I am not an expert on Afghanistan. I do not know the region well. I don’t know the people or their history except through glimpses and anecdotes and stories. I don’t know the geography nor the climate beyond assumptions made from selective video footage. I’ve read English language texts written by non-Afghan people about Afghanistan, but even then not enough to justly claim any sort of special knowledge.

But then, this is not about expertise, it’s about solidarity and morality.

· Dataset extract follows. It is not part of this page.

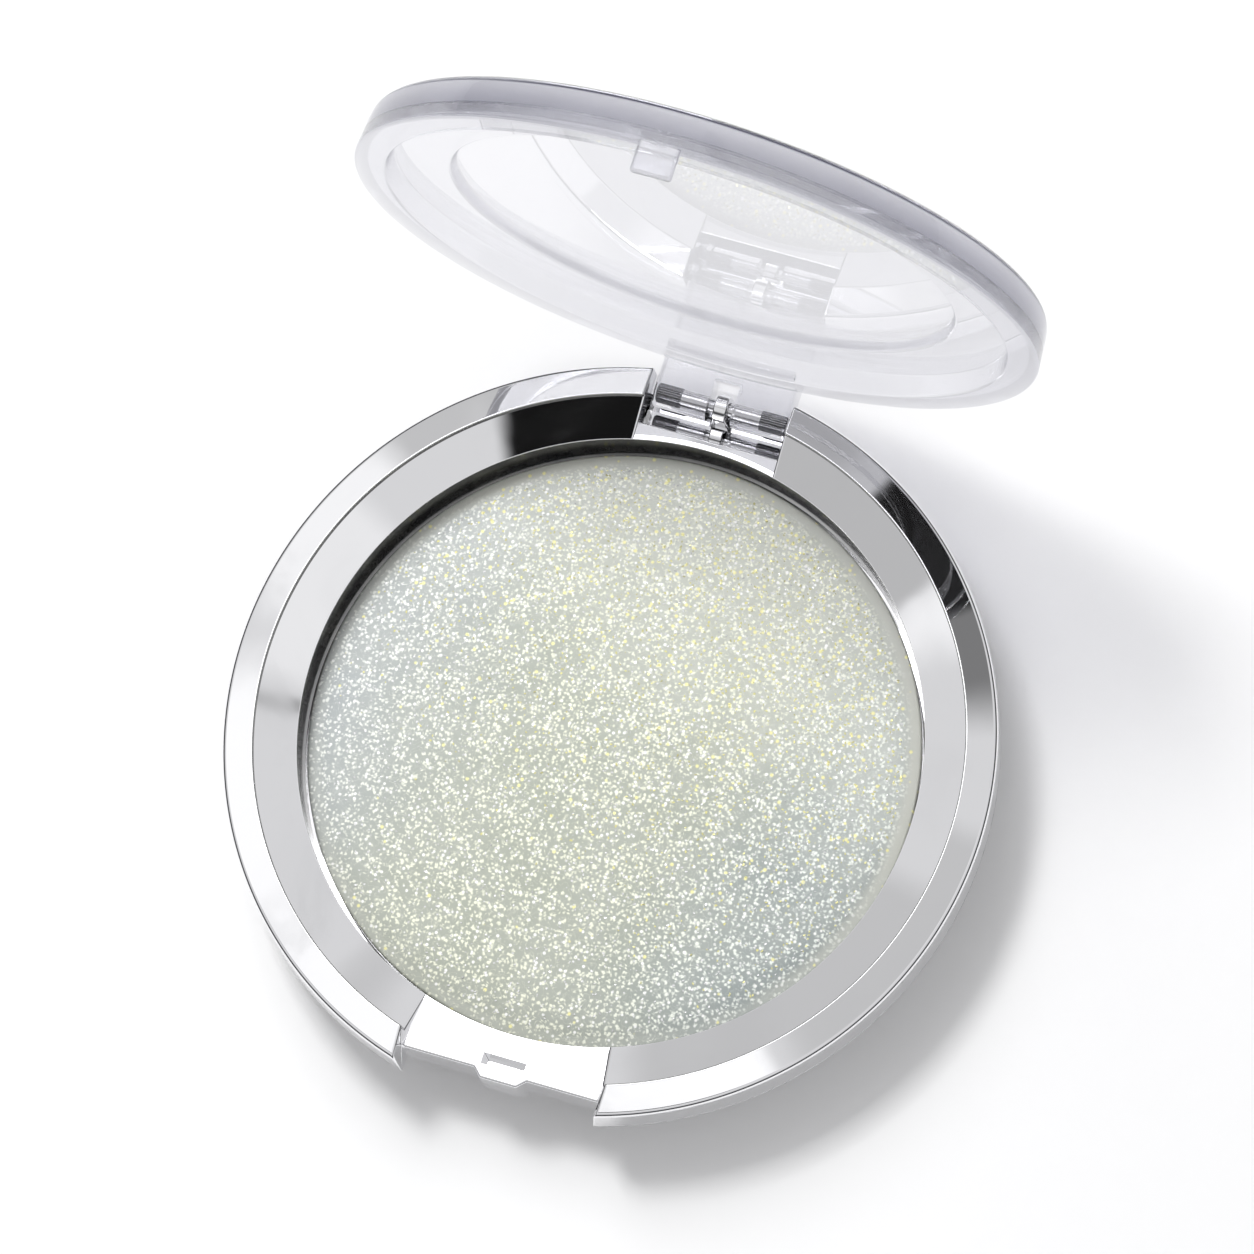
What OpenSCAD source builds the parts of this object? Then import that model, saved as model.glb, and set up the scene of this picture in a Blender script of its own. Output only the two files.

I don’t need to have the credentials that so many self-proclaimed experts have to know that the US invasion of Afghanistan was wrong, that the Taliban seizing power is wrong, and that it is the people of Afghanistan who suffer these wrongs. That is not the US federal debt that has suffered nor the US military, that it is not Americans after 9/11 who are the victims of this violence, but that is the people of Afghanistan who for 20 years have endured an indefensible colonial and imperial violence and who are now left isolated to defend themselves against the echoes and tentacles of the empire that has terrorized them for 20 years, all while those who sponsored and wrought such terror ponder amongst themselves over who lost more, the US treasury or the US troops who professionally terrorize people the world over?